St. Cecilia organ restoration to breathe new life into old sets of musical pipes

February 13, 2024

A rendering depicts the proposed façade of a new organ at St. Cecilia Catholic Church in Houston. The organ will be comprised of history and renovated organ pipes from St. Mary’s Seminary and the old Co-Cathedral of the Sacred Heart in Houston. (Courtesy of St. Cecilia Catholic Church)

Parish seeks support for organ project

HOUSTON — The organs that once played in three different places of worship going back almost 100 years will be brought back to life at St. Cecilia Catholic Church in west Houston thanks to the vision of its pastor.

The pipes from St. Cecilia’s existing organ, which came from the old Co-Cathedral of the Sacred Heart, along with pipes from the organs at St. Mary’s Seminary and the now-shuttered Fourth Church of Christ, Scientist in Montrose, are being incorporated into a renovated hybrid organ, expected to be completed for this year’s Advent celebrations.

“It will have the ability to accompany the singing of the congregation and allow for mood-setting in which to create a total musical environment that will lift up the spirit of the people and at the same time allow them to really enter into the Liturgy, which is what it’s supposed to do,” said Father Francis Macatangay, pastor of St. Cecilia and the force behind the project. “St. Augustine said, ‘When you sing, you pray twice.’ In this space, it will really lift up your soul.”

The organ from St. Mary’s was originally installed at the site in La Porte, where the seminary was founded in the 1920s. When the seminary was relocated in the 1950s to its current site on Memorial, the organ came with it. The organ was refurbished and rededicated in the early 1990s during Bridget Wenk’s 17-year stint as director of music there.
St. Mary’s Seminary is currently installing a new organ in their chapel, which provided the opportunity for the pipes to be available to St. Cecilia.

Wenk said, “It’s cool” that new life is being breathed into the 100-year-old pipes that have led hundreds of seminarians and guests in the St. Mary’s community for prayers and Masses on a daily basis.

“What a beautiful connection with the past and our traditions,” Wenk, now director of music at Christ the Redeemer Parish in Houston, said. “Our Liturgical documents tell us that the pipe organ has pride and place in our Liturgy, and part of that is its timelessness.”

Father Macatangay bought the organ from the old Co-Cathedral with the idea of having it installed at St. Joseph’s, where he was pastor. With no concrete plans for it at St. Joseph Parish in Houston, Father Macatangay had the organ installed at St. Cecilia after being transferred there in 2014. When he acquired the pipes from St. Mary’s and the church in Montrose, Father Macatangay and his staff started looking into ways to use the pipes from all three organs to build a new organ that would create the right sound for St. Cecilia.
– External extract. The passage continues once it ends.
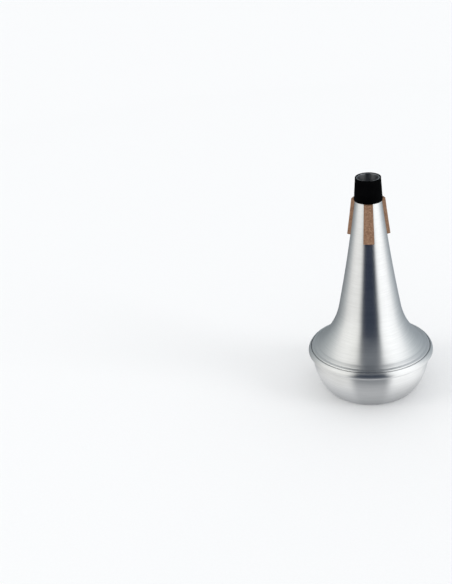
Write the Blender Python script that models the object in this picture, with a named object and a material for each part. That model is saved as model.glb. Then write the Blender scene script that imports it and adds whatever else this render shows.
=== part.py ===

The Tennessee-based R.A. Colby was commissioned for the project, which involves renovating the pipes from the three old organs, augmenting them with new pipes and mechanics, and incorporating digital pipes and stops to create a new instrument. The restored organ will have some 1,740 individual pipes in addition to the pipes for a façade.
“Technically, it’s a hybrid organ with digital stops as well,” said Dr. Michael Ging, a consultant on the project and principal organist at St. John Vianney.

Ging described the project as time-consuming and complicated but said it helps that all three organs were built by Henry Pilcher’s Sons Organ Company and are of similar vintage — the 1920s. Pilcher’s closed in the 1940s.

“We had the benefit of not having to build a Mustang with Toyota parts,” Ging said. In addition to the complexity of using old pipes for the project, Ging said they had to consider the space for the new instrument. The organ will sit at the back of the church, while a façade of pipes in front of it will appear to be suspended for dramatic effect.

“A larger organ at the back of the church will allow us to add more color and a greater variety of sounds to the music and give us more flexibility,” said Andrew Meinen, director of Liturgy and music at St. Cecilia.

Shawn Sanders, owner of Pipe Organ Technicians, who maintained the St. Mary’s and the Co-Cathedral organs, will help dismantle St. Cecilia’s organ after Easter and help install the new instrument after work is completed. He also will maintain it thereafter.

“The craftsmen who built these old organs would be very pleased to know they are still working,” Sanders said. “It should be very nice when it’s completed.”